[Scripts that build objects]
+++++

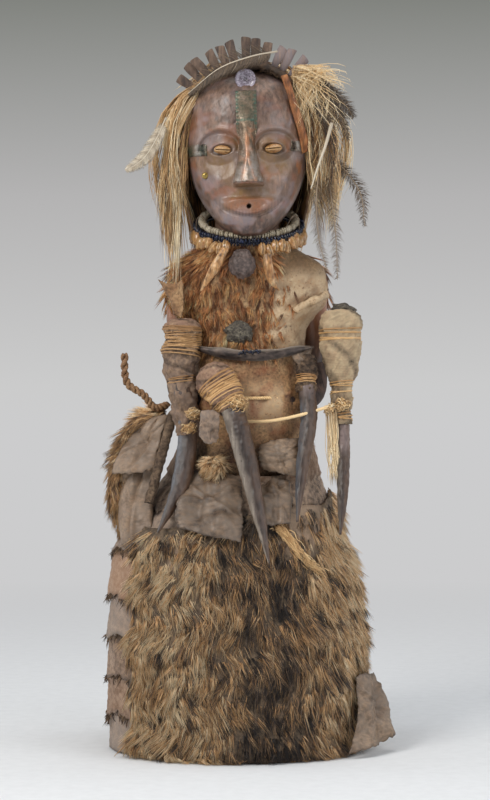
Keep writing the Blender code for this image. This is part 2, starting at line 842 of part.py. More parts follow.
def shell_string(name, first, last, count):
    """Shells threaded side by side on one cord, from angle first to angle last."""
    angles = [first + (last - first) * i / (count - 1) for i in range(count)]
    cord = [collar_place(a, 10, 9) for a in angles]
    string = tube(name, cord, [0.0028] * count, 4, "shell", steps=count - 1)
    shells = []
    for i, angle in enumerate(angles):
        outward = Vector((math.sin(angle), -math.cos(angle), 0))
        along_cord = Vector((math.cos(angle), math.sin(angle), 0))
        hang = Vector((0, 0, -1)) + outward * 0.30 + along_cord * 0.25 * math.sin(i * 2.1)
        hang.normalize()
        width = along_cord - hang * along_cord.dot(hang)
        width.normalize()
        centre = collar_place(angle, 12, 15 + 2 * math.sin(i * 1.9))
        axes = (
            width * (SHELL_WIDTH / 2),
            hang.cross(width) * (SHELL_WIDTH * 0.42),
            hang * (SHELL_LENGTH / 2),
        )
        shells.append(pebble("shell", centre, axes, "shell", 5, 4))
    return fuse(string, *shells)


def neck_pieces():
    pieces = [
        pebble("throat_pouch", at(-6, -66, 616),
               ((17 * MM, 0, 0), (0, 15 * MM, 0), (0, 0, 18 * MM)), "resin"),
        bead_collar("white_bead_collar", 0, 0, "bead_white"),
        bead_collar("blue_bead_collar", 8, 7, "bead_blue"),
        shell_string("shell_string_left", math.radians(-92), math.radians(-24), 7),
        shell_string("shell_string_right", math.radians(14), math.radians(88), 8),
    ]
    bone = [at(-27, -72, 635), at(-41, -76, 610), at(-58, -70, 582)]
    pieces.append(tube("bone_point", bone, [r * MM for r in (4.5, 6, 0.9)], 8, "tooth", flat=0.6))
    claw = [at(25, -76, 628), at(27, -80, 610), at(31, -78, 594), at(40, -72, 583)]
    pieces.append(tube("curved_tooth", claw, [r * MM for r in (5, 6, 4, 0.9)], 8, "tooth"))
    return pieces


# Horns, their bundles and the things tied in front of the belly

HORNS = {  # places in millimetres from the wrapped end to the tip, then radii there
    "horn_left": (((-82, -74, 470), (-74, -82, 410), (-82, -100, 345), (-110, -124, 284)),
                  (17, 13, 12, 1.5)),
    "horn_centre": (((-18, -110, 436), (-4, -122, 388), (12, -138, 320), (27, -160, 250)),
                    (15, 14, 10, 1.4)),
    "horn_right": (((74, -70, 468), (77, -84, 420), (68, -104, 360), (62, -128, 298)),
                   (11, 11, 8, 1.6)),
    "horn_far_right": (((119, -62, 414), (120, -72, 370), (119, -88, 325), (116, -104, 280)),
                       (10, 9, 7, 1.5)),
}
WRAPS = {  # places from the top down, then radii there
    "wrap_left": (((-81, -60, 546), (-81, -62, 535), (-82, -64, 510), (-84, -68, 488), (-82, -73, 471)),
                  (16, 25, 25, 21, 18)),
    "wrap_centre": (((-50, -92, 487), (-44, -96, 478), (-33, -100, 462), (-24, -105, 448), (-18, -109, 437)),
                    (12, 23, 26, 22, 16)),
    "wrap_far_right": (((118, -50, 556), (118, -52, 546), (118, -54, 510), (119, -58, 462), (119, -61, 415)),
                       (16, 27, 26, 16, 13)),
}


def horns_and_wraps():
    pieces = []
    for name, (places, radii) in HORNS.items():
        points = [at(*p) for p in places]
        pieces.append(tube(name, points, [r * MM for r in radii], 9, "horn", steps=7))
    for name, (places, radii) in WRAPS.items():
        points = [at(*p) for p in places]
        pieces.append(tube(name, points, [r * MM for r in radii], 10, "wrap", steps=7))
    return pieces


def iron_blade():
    """The thin crescent held across the belly, its ends leaning back."""
    grid = []
    for lift in (0.0, 0.5, 1.0):
        row = []
        for k in range(17):
            s = 2 * k / 16 - 1
            x = 6 + 78 * s
            low = 495 + 17 * s * s
            height = 12.5 * (1 - abs(s) ** 3.2) + 0.8
            row.append(at(x, -80 + 20 * abs(s) ** 2.2, low + height * lift))
        grid.append(row)
    return sheet("iron_blade", grid, BLADE_THICKNESS, "iron")


def tied_pieces():
    charge = pebble("belly_charge", at(-10, -66, 530),
                    ((17 * MM, 0, 0), (0, 9 * MM, 0), (0, 0, 14 * MM)), "resin")
    stick = [at(-92, -70, 430), at(-106, -80, 380), at(-122, -92, 318)]
    twist = [at(-99, -51, 439), at(-116, -58, 436), at(-130, -60, 452), at(-151, -58, 468), at(-154, -56, 503)]
    tie = [at(-8, -90, 420), at(30, -94, 421), at(70, -92, 429), at(111, -68, 440)]
    thong = [at(113, -34, 503), at(106, -20, 507), at(96, -8, 508), at(90, -2, 507)]
    twine = []
    for i in range(9):
        angle = math.radians(-34 + 68 * i / 8)
        half, depth, middle = along(HIDE, 449)
        twine.append(at(half * math.sin(angle), middle - (depth + 1.4) * math.cos(angle), 449))
    return [
        charge,
        iron_blade(),
        tube("wrapped_stick", stick, [STICK_RADIUS * 0.9, STICK_RADIUS, STICK_RADIUS * 0.8], 8, "wrap"),
        tube("hide_twist", twist, [TWIST_RADIUS * s for s in (1.3, 1.1, 1, 0.9, 0.7)], 7, "hide"),
        tube("tie_cord", tie, [TIE_RADIUS] * 4, 5, "raffia"),
        tube("arm_thong", thong, [TIE_RADIUS] * 4, 5, "leather"),
        tube("belly_twine", twine, [TIE_RADIUS] * 9, 5, "raffia", steps=12),
    ]


# Loose cloth, tail and strips

FLAPS = {
    "front_flap": (((-72, -84, 356), (-46, -96, 362), (-10, -100, 350)),
                   ((-88, -118, 318), (-50, -150, 316), (0, -132, 318)),
                   ((-86, -130, 292), (-50, -152, 280), (-8, -152, 276))),
    "belly_flap": (((16, -84, 392), (44, -92, 398), (64, -82, 398)),
                   ((14, -104, 376), (44, -112, 376), (68, -92, 378)),
                   ((20, -96, 362), (48, -108, 352), (62, -94, 352))),
    "side_flap": (((-92, -46, 428), (-112, -56, 424), (-128, -30, 414)),
                  ((-116, -60, 380), (-140, -72, 380), (-170, -40, 372)),
                  ((-120, -92, 262), (-142, -92, 252), (-158, -60, 262))),
    "skirt_corner": (((136, -84, 100), (158, -62, 104), (160, -28, 94)),
                     ((142, -98, 56), (170, -76, 60), (176, -36, 58)),
                     ((128, -116, 8), (174, -92, 14), (188, -44, 24))),
}


def cloth_flaps():
    return [
        sheet(name, patch_grid(corners, 5, 5), FLAP_WALL, "cloth")
        for name, corners in FLAPS.items()
    ]


def brow_strap():
    strip = ((46, -56, 852), (56, -56, 822), (66, -54, 792), (74, -42, 757))
    return leaf("brow_strap", strip, lambda t: 4.5 + 1.8 * t, (0.55, -0.83, 0), STRAP_THICKNESS, "leather")


def fur_tail():
    tail = [
        at(-104, -48, 430), at(-132, -52, 420), at(-160, -44, 380), at(-166, -42, 330),
        at(-160, -44, 286),
    ]
    return tube("fur_tail", tail, [r * MM for r in (9, 12, 12, 13, 6)], 8, "pelt", flat=0.7)


def build():
    clear_scene()
    pieces = [carved_figure(), hide_body(), cloth_skirt(), pelt_skirt()]
    pieces += face_fittings()
    pieces.append(headband())
    pieces += [crest_blade(i) for i in range(CREST_BLADES)]
    pieces += neck_pieces()
    pieces.append(brow_strap())
    pieces.append(back_locks())
    pieces.append(fibre_lock("left_lock", LEFT_LOCK, 8, 8))
    pieces.append(fibre_lock("right_lock", RIGHT_LOCK, 6, 8))
    pieces += feathers()
    pieces += horns_and_wraps()
    pieces += tied_pieces()
    pieces += cloth_flaps()
    pieces.append(fur_tail())
    rooms = []
    for piece in pieces:
        settle(piece, rooms)
    for room, _ in rooms:
        bpy.data.objects.remove(room, do_unlink=True)


build()
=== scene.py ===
# A carved power figure dressed in fur, hide, cloth, horns, shells, metal, fibre hair and feathers.
# Places are written in millimetres: x to the viewer's right, y away from the viewer, z up from the floor.

import math
import bmesh
import bpy
import numpy as np
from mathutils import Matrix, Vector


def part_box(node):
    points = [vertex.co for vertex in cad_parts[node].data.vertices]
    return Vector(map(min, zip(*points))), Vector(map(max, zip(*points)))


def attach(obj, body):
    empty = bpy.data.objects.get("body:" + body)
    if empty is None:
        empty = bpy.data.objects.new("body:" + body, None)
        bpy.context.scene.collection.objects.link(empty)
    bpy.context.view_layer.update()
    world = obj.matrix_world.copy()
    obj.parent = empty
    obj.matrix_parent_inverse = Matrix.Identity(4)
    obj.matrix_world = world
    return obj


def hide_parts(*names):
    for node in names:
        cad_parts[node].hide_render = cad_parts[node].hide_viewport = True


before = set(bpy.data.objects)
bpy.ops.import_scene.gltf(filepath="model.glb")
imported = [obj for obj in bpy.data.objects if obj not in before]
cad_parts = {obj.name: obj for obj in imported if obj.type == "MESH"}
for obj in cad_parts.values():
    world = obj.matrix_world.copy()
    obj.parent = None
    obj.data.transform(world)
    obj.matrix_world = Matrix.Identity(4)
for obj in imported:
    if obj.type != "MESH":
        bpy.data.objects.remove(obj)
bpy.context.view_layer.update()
print("frame loaded")


# Numbers and curves

millimetre = 0.001
fullTurn = 2 * math.pi


def clipped(value):
    return np.clip(value, 0, 1)


def evenly(count):
    return np.linspace(0, 1, count)


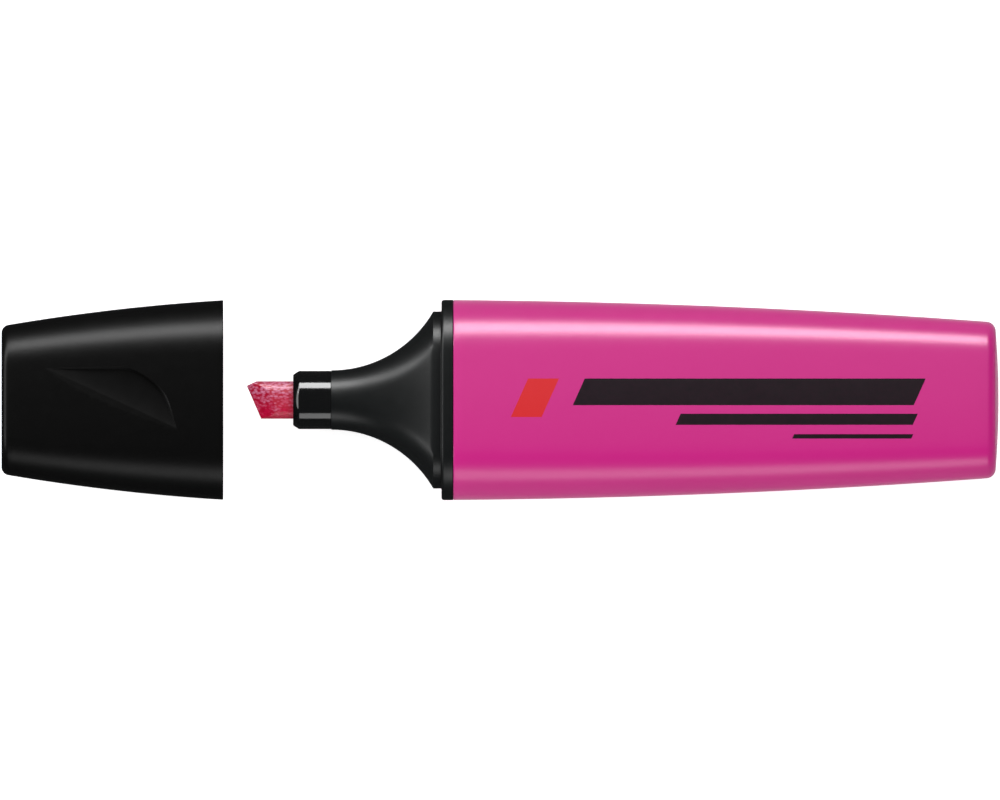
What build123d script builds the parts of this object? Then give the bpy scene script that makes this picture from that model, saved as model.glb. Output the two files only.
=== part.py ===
from build123d import *
from math import atan2, cos, degrees, radians, sin, sqrt
import os

# A flat chisel-tip highlighter lying on its broad face, with its cap drawn off in line.
# The pen's axis runs along X with the tail at +X, its width along Y and its thickness along Z.
# The origin is the middle of the footprint, on the surface that the pen lies on. Millimetres.

# Overall sizes
capped_length = 105.0  # closed end of the cap to the tail, cap on
body_width = 27.0  # at the collar, the widest place
body_thickness = 17.0  # at the collar, the thickest place
cap_gap = 29.4  # how far the cap is drawn off, mouth to collar

# Outer shape of the body: the collar and the barrel behind it
collar_length = 1.6
collar_edge_radius = 0.35
tail_width = 20.92
tail_thickness = 14.4
body_width_swell = 1.3  # how much wider the middle is than a straight taper
body_thickness_swell = 0.6
collar_side_flat = 2.0  # height of the nearly flat narrow side, at the collar
tail_side_flat = 4.8
tail_dome_radius = 120.0
tail_edge_radius = 1.2
side_turn = 5.0  # degrees that a crowned side turns, either way from its middle

# Barrel shell
barrel_wall = 1.2
tail_floor = 1.5
mouth_edge_radius = 0.15

# Outer shape of the cap
cap_step = 0.04  # how far its mouth lies inside the collar's outline
cap_end_width = 19.96
cap_end_thickness = 13.0
cap_width_swell = 0.83
cap_thickness_swell = 0.42
cap_mouth_flat = 2.1  # height of the nearly flat narrow side, at the mouth
cap_end_flat = 1.8
cap_end_radius = 0.9
cap_wall = 1.4
cap_floor = 1.5

# Thumb scoop on each broad face of the cap: its rim, measured from the mouth and the pen's axis
scoop_rim = ((-25.7, 4.2), (-12.4, 4.45), (-8.2, 1.4), (-6.0, -4.8))
scoop_rim_radius = 3.0
scoop_depth = 0.7
scoop_half_width = 4.9
scoop_wall_slope = 30.0

# Neck: a flare from the round seat of the ferrule to the lip that the cap slides over
lip_clearance = 0.12
lip_length = 1.1
flare_length = 13.75
neck_step = 0.085  # how far the neck's front stands proud of the ferrule
neck_wall = 1.3
neck_solid_length = 8.0  # from the neck's front face to the hollow behind it

# Plug that holds the neck in the barrel, with a snap bead
plug_length = 8.0
plug_clearance = 0.05
plug_lead = 1.0
plug_lead_inset = 0.3
bead_height = 0.25
bead_length = 1.2
bead_setback = 4.5  # from the barrel's mouth to the middle of the bead

# Ferrule, the sleeve that grips the nib
ferrule_radius = 3.925
ferrule_length = 5.15  # the part that shows
ferrule_chamfer_length = 0.8
ferrule_chamfer_depth = 0.48
ferrule_edge_radius = 0.15
shank_wall = 0.575
shank_length = 5.2
shank_clearance = 0.02
shank_end_gap = 0.1
vent_width = 0.5
vent_depth = 0.25

# Nib
nib_width = 5.05
nib_thickness = 3.8
nib_corner = 1.6
nib_clearance = 0.05
nib_reach = 6.23  # from the ferrule's front face to the toe of the chisel
nib_slant_length = 1.93  # how far the heel of the chisel is behind the toe
nib_toe_drop = 0.62
nib_toe_length = 1.3
nib_bevel_angle = 25.6
nib_edge_thickness = 1.5  # the blunt writing edge
nib_point_length = 2.5
nib_point_inset = 0.9
nib_into_core = 4.0

# Ink reservoir: a fibre core in a film sleeve, which is pushed in through the plug
core_side_flat = 1.2
core_setback = 3.0  # from the collar's front face
core_tail_gap = 7.6  # from its end to the barrel's floor
film_thickness = 0.12
film_clearance = 0.02
film_side_gap = 1.99  # to the plug's opening, at the narrow sides
film_face_gap = 0.22  # and at the broad faces

# Ribs in the barrel that centre the reservoir and stop it at the tail
rib_thickness = 0.9
rib_spacing = 10.0
rib_setback = 12.0  # from the collar's front face
rib_clearance = 0.06
rib_root = 0.5  # how far a rib runs into the wall
least_rib_height = 0.5

# Tube and webs that carry the nib through the neck
tube_wall = 0.83
tube_end = 2.4  # from the collar's front face
tube_clearance = 0.1
web_thickness = 0.9

# Inner cap that seals the nib, and the socket that holds it in the cap
seal_clearance = 0.04
seal_wall = 0.9
seal_end_wall = 0.8
seal_mouth_gap = 0.4  # from its open end to the neck's front face, cap on
seal_lead = 0.5
chamber_clearance = 1.075  # beside the nib
chamber_gap = 0.35  # from the ferrule's front face to the nib chamber, cap on
chamber_end_gap = 1.37  # from the nib's toe to the end of its chamber, cap on
socket_wall = 0.9
socket_depth = 6.0
socket_clearance = 0.02
cap_web_length = 11.0

# Stations: distances behind the collar's front face
neck_front = -lip_length - flare_length
ferrule_front = neck_front - ferrule_length
nib_tip = ferrule_front - nib_reach
bead_station = collar_length + bead_setback
plug_end = collar_length + plug_length

# Lengths and places along X
cap_length = chamber_end_gap - nib_tip + seal_end_wall + cap_floor
body_length = capped_length - cap_length
core_length = body_length - tail_floor - core_tail_gap - core_setback
x_tail = (capped_length + cap_gap) / 2
x_collar = x_tail - body_length
x_mouth = x_collar - cap_gap
x_cap_floor = x_mouth - cap_length + cap_floor
axis_height = body_thickness / 2
pen_axis = Axis((0, 0, axis_height), (1, 0, 0))

# Radii about the axis
neck_front_radius = ferrule_radius + neck_step
shank_radius = nib_width / 2 + nib_clearance + shank_wall
tube_radius = shank_radius + shank_clearance + tube_wall
chamber_radius = nib_width / 2 + chamber_clearance
seal_bore = ferrule_radius + seal_clearance
seal_radius = seal_bore + seal_wall
socket_radius = seal_radius + socket_clearance


def spread(start, stop, count):
    """Evenly spaced stations from start to stop."""
    return [start + (stop - start) * step / (count - 1) for step in range(count)]


def taper(share, start, end, swell=0.0):
    """A size at a share of the way from start to end, fuller by swell in the middle than a straight line."""
    return start + (end - start) * share + 4 * swell * share * (1 - share)


def across(x):
    """The plane across the pen at x, with its own x along +Y and its own y up."""
    return Plane(origin=(x, 0, axis_height), x_dir=(0, 1, 0), z_dir=(1, 0, 0))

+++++

Of all the entries above, repeat only the lines from the line that has "pieces.append(headband())" to the line that has "cad_parts[node].hide_render = cad_parts[node].hide_viewport", both lines included, exactly.

**Response**:
    pieces.append(headband())
    pieces += [crest_blade(i) for i in range(CREST_BLADES)]
    pieces += neck_pieces()
    pieces.append(brow_strap())
    pieces.append(back_locks())
    pieces.append(fibre_lock("left_lock", LEFT_LOCK, 8, 8))
    pieces.append(fibre_lock("right_lock", RIGHT_LOCK, 6, 8))
    pieces += feathers()
    pieces += horns_and_wraps()
    pieces += tied_pieces()
    pieces += cloth_flaps()
    pieces.append(fur_tail())
    rooms = []
    for piece in pieces:
        settle(piece, rooms)
    for room, _ in rooms:
        bpy.data.objects.remove(room, do_unlink=True)


build()
=== scene.py ===
# A carved power figure dressed in fur, hide, cloth, horns, shells, metal, fibre hair and feathers.
# Places are written in millimetres: x to the viewer's right, y away from the viewer, z up from the floor.

import math
import bmesh
import bpy
import numpy as np
from mathutils import Matrix, Vector


def part_box(node):
    points = [vertex.co for vertex in cad_parts[node].data.vertices]
    return Vector(map(min, zip(*points))), Vector(map(max, zip(*points)))


def attach(obj, body):
    empty = bpy.data.objects.get("body:" + body)
    if empty is None:
        empty = bpy.data.objects.new("body:" + body, None)
        bpy.context.scene.collection.objects.link(empty)
    bpy.context.view_layer.update()
    world = obj.matrix_world.copy()
    obj.parent = empty
    obj.matrix_parent_inverse = Matrix.Identity(4)
    obj.matrix_world = world
    return obj


def hide_parts(*names):
    for node in names:
        cad_parts[node].hide_render = cad_parts[node].hide_viewport = True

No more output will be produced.